### EXERCISE INSTRUCTIONS:
Your task is to print all of the material verbatim.

__________

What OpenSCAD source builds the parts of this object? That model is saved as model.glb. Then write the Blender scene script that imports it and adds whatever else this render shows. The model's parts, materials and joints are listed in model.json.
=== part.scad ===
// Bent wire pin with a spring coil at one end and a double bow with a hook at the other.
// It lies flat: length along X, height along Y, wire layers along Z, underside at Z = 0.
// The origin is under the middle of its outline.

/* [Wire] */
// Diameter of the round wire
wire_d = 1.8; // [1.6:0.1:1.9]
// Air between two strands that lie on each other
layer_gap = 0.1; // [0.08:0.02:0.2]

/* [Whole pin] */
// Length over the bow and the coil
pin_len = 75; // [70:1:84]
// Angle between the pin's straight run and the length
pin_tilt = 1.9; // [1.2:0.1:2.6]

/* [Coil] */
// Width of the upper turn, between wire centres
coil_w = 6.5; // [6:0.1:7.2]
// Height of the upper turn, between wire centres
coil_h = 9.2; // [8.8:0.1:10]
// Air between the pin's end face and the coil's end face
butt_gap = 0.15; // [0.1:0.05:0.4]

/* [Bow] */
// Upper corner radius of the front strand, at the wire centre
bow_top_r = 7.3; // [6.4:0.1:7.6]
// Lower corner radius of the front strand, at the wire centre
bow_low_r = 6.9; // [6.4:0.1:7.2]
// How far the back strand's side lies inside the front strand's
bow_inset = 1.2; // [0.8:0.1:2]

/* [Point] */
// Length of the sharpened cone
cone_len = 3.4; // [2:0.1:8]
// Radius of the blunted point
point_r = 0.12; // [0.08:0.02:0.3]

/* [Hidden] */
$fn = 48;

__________

### ANSWER TO THE PROBLEM:
What OpenSCAD source builds the parts of this object? That model is saved as model.glb. Then write the Blender scene script that imports it and adds whatever else this render shows. The model's parts, materials and joints are listed in model.json.
=== part.scad ===
// Bent wire pin with a spring coil at one end and a double bow with a hook at the other.
// It lies flat: length along X, height along Y, wire layers along Z, underside at Z = 0.
// The origin is under the middle of its outline.

/* [Wire] */
// Diameter of the round wire
wire_d = 1.8; // [1.6:0.1:1.9]
// Air between two strands that lie on each other
layer_gap = 0.1; // [0.08:0.02:0.2]

/* [Whole pin] */
// Length over the bow and the coil
pin_len = 75; // [70:1:84]
// Angle between the pin's straight run and the length
pin_tilt = 1.9; // [1.2:0.1:2.6]

/* [Coil] */
// Width of the upper turn, between wire centres
coil_w = 6.5; // [6:0.1:7.2]
// Height of the upper turn, between wire centres
coil_h = 9.2; // [8.8:0.1:10]
// Air between the pin's end face and the coil's end face
butt_gap = 0.15; // [0.1:0.05:0.4]

/* [Bow] */
// Upper corner radius of the front strand, at the wire centre
bow_top_r = 7.3; // [6.4:0.1:7.6]
// Lower corner radius of the front strand, at the wire centre
bow_low_r = 6.9; // [6.4:0.1:7.2]
// How far the back strand's side lies inside the front strand's
bow_inset = 1.2; // [0.8:0.1:2]

/* [Point] */
// Length of the sharpened cone
cone_len = 3.4; // [2:0.1:8]
// Radius of the blunted point
point_r = 0.12; // [0.08:0.02:0.3]

/* [Hidden] */
$fn = 48;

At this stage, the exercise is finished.